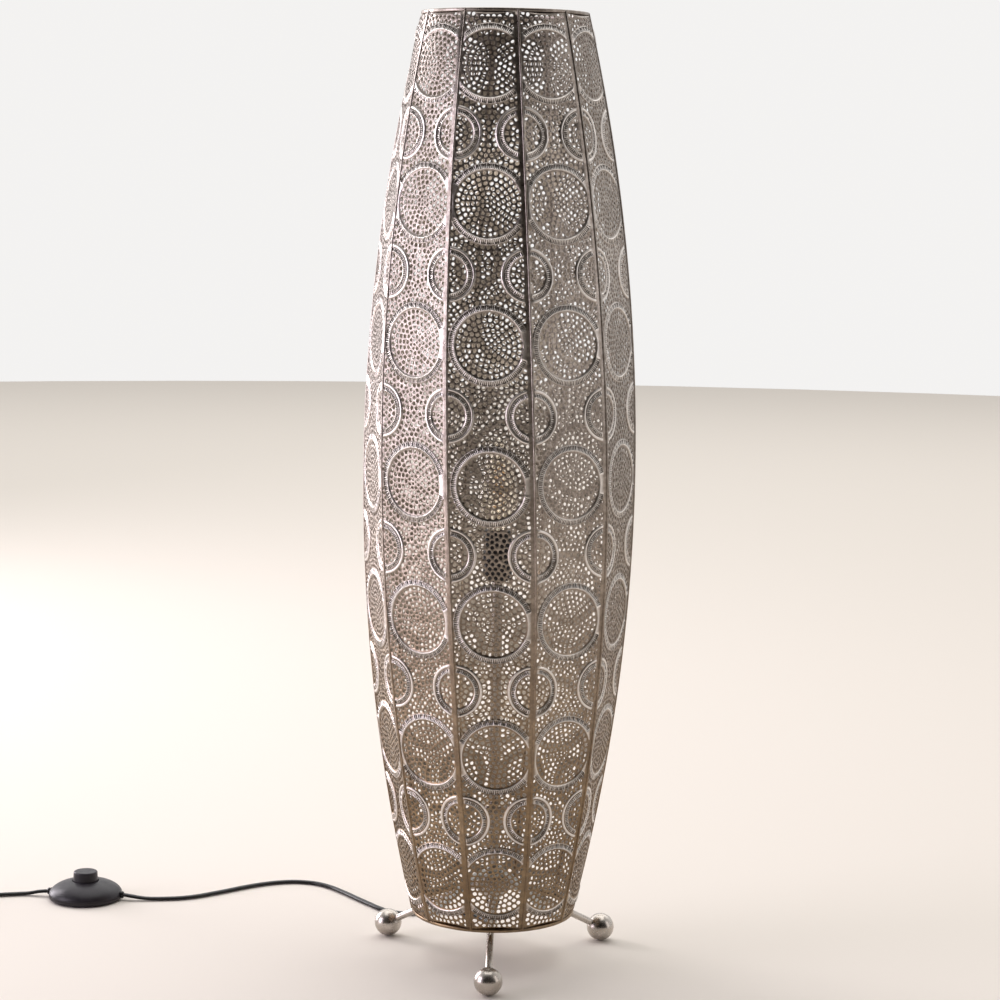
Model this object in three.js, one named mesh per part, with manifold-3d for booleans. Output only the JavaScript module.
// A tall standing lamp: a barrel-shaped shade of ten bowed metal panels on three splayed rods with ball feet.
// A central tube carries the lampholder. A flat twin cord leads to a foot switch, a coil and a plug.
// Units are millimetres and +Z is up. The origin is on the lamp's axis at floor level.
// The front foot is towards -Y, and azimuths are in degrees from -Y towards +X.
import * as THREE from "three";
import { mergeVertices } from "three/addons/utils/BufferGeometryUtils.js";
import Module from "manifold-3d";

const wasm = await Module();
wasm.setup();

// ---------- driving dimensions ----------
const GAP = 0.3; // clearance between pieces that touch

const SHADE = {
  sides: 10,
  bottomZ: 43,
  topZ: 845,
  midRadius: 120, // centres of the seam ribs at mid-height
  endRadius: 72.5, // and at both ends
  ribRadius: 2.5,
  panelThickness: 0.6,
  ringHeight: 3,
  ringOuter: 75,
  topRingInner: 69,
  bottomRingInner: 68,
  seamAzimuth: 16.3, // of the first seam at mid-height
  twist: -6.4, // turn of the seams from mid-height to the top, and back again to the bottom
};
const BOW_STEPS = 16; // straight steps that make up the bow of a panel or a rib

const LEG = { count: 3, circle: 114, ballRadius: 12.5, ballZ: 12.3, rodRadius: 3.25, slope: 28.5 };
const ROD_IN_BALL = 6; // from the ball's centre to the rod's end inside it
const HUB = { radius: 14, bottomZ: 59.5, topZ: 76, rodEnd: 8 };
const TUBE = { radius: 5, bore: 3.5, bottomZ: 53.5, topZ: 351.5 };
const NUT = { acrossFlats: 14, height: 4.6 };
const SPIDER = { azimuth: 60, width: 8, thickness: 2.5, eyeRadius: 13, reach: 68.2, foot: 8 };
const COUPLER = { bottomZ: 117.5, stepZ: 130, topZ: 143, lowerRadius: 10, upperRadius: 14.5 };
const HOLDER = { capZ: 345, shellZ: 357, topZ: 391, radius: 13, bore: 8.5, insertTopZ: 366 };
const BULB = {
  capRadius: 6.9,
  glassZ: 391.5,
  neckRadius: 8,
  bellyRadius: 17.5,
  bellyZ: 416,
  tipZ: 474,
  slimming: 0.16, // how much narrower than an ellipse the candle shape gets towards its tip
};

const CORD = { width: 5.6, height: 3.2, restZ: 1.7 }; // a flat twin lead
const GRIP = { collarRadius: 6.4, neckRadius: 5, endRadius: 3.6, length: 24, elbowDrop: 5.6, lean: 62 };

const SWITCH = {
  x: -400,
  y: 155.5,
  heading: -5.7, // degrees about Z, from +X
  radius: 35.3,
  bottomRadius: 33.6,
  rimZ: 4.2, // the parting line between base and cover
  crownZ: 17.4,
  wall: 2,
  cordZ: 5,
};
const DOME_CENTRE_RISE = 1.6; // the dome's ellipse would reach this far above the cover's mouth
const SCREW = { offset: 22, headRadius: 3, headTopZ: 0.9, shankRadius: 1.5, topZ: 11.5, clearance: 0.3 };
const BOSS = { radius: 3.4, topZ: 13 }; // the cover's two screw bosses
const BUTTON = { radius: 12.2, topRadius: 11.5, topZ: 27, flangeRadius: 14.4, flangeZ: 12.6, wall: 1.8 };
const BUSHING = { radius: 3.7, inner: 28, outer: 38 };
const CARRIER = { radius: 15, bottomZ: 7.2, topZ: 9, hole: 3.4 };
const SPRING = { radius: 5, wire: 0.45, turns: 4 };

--

* WHAT THIS TASK INVOLVES
Quote each line above in full, word for word.

* RESPONSE
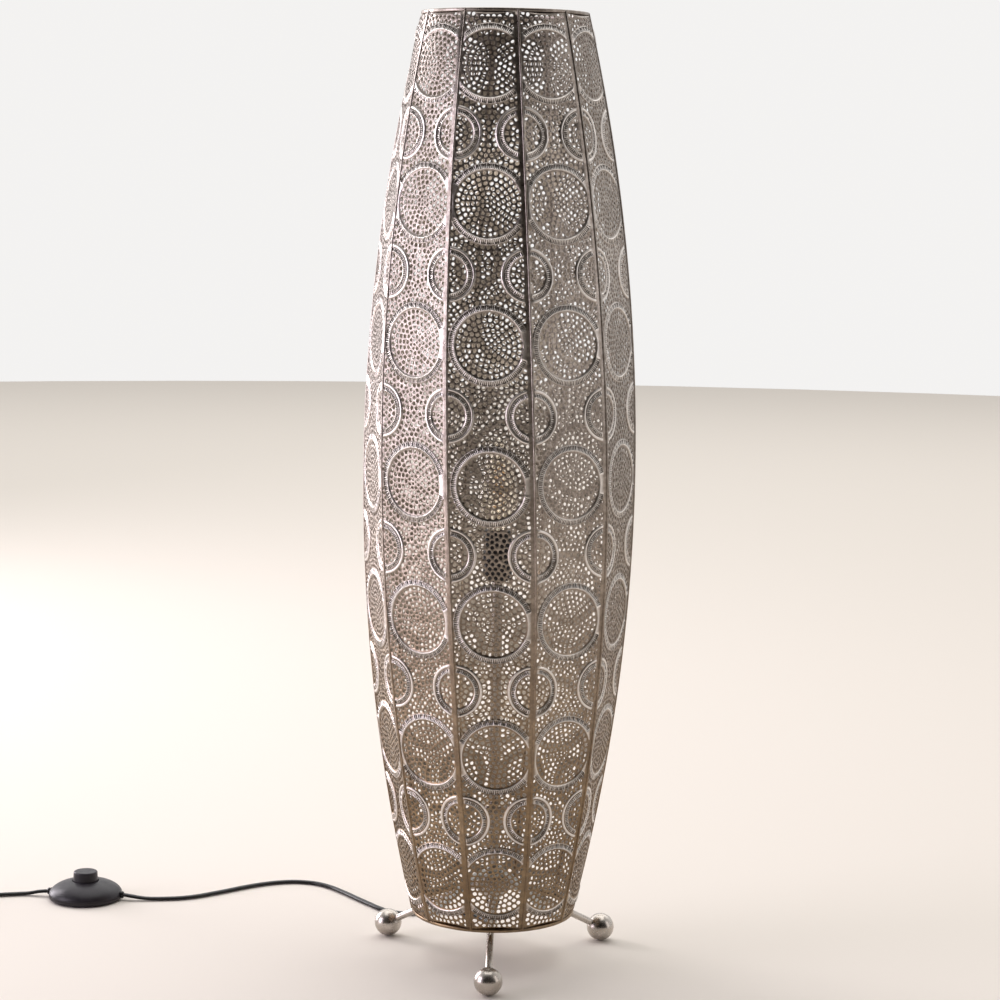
Model this object in three.js, one named mesh per part, with manifold-3d for booleans. Output only the JavaScript module.
// A tall standing lamp: a barrel-shaped shade of ten bowed metal panels on three splayed rods with ball feet.
// A central tube carries the lampholder. A flat twin cord leads to a foot switch, a coil and a plug.
// Units are millimetres and +Z is up. The origin is on the lamp's axis at floor level.
// The front foot is towards -Y, and azimuths are in degrees from -Y towards +X.
import * as THREE from "three";
import { mergeVertices } from "three/addons/utils/BufferGeometryUtils.js";
import Module from "manifold-3d";

const wasm = await Module();
wasm.setup();

// ---------- driving dimensions ----------
const GAP = 0.3; // clearance between pieces that touch

const SHADE = {
  sides: 10,
  bottomZ: 43,
  topZ: 845,
  midRadius: 120, // centres of the seam ribs at mid-height
  endRadius: 72.5, // and at both ends
  ribRadius: 2.5,
  panelThickness: 0.6,
  ringHeight: 3,
  ringOuter: 75,
  topRingInner: 69,
  bottomRingInner: 68,
  seamAzimuth: 16.3, // of the first seam at mid-height
  twist: -6.4, // turn of the seams from mid-height to the top, and back again to the bottom
};
const BOW_STEPS = 16; // straight steps that make up the bow of a panel or a rib

const LEG = { count: 3, circle: 114, ballRadius: 12.5, ballZ: 12.3, rodRadius: 3.25, slope: 28.5 };
const ROD_IN_BALL = 6; // from the ball's centre to the rod's end inside it
const HUB = { radius: 14, bottomZ: 59.5, topZ: 76, rodEnd: 8 };
const TUBE = { radius: 5, bore: 3.5, bottomZ: 53.5, topZ: 351.5 };
const NUT = { acrossFlats: 14, height: 4.6 };
const SPIDER = { azimuth: 60, width: 8, thickness: 2.5, eyeRadius: 13, reach: 68.2, foot: 8 };
const COUPLER = { bottomZ: 117.5, stepZ: 130, topZ: 143, lowerRadius: 10, upperRadius: 14.5 };
const HOLDER = { capZ: 345, shellZ: 357, topZ: 391, radius: 13, bore: 8.5, insertTopZ: 366 };
const BULB = {
  capRadius: 6.9,
  glassZ: 391.5,
  neckRadius: 8,
  bellyRadius: 17.5,
  bellyZ: 416,
  tipZ: 474,
  slimming: 0.16, // how much narrower than an ellipse the candle shape gets towards its tip
};

const CORD = { width: 5.6, height: 3.2, restZ: 1.7 }; // a flat twin lead
const GRIP = { collarRadius: 6.4, neckRadius: 5, endRadius: 3.6, length: 24, elbowDrop: 5.6, lean: 62 };

const SWITCH = {
  x: -400,
  y: 155.5,
  heading: -5.7, // degrees about Z, from +X
  radius: 35.3,
  bottomRadius: 33.6,
  rimZ: 4.2, // the parting line between base and cover
  crownZ: 17.4,
  wall: 2,
  cordZ: 5,
};
const DOME_CENTRE_RISE = 1.6; // the dome's ellipse would reach this far above the cover's mouth
const SCREW = { offset: 22, headRadius: 3, headTopZ: 0.9, shankRadius: 1.5, topZ: 11.5, clearance: 0.3 };
const BOSS = { radius: 3.4, topZ: 13 }; // the cover's two screw bosses
const BUTTON = { radius: 12.2, topRadius: 11.5, topZ: 27, flangeRadius: 14.4, flangeZ: 12.6, wall: 1.8 };
const BUSHING = { radius: 3.7, inner: 28, outer: 38 };
const CARRIER = { radius: 15, bottomZ: 7.2, topZ: 9, hole: 3.4 };
const SPRING = { radius: 5, wire: 0.45, turns: 4 };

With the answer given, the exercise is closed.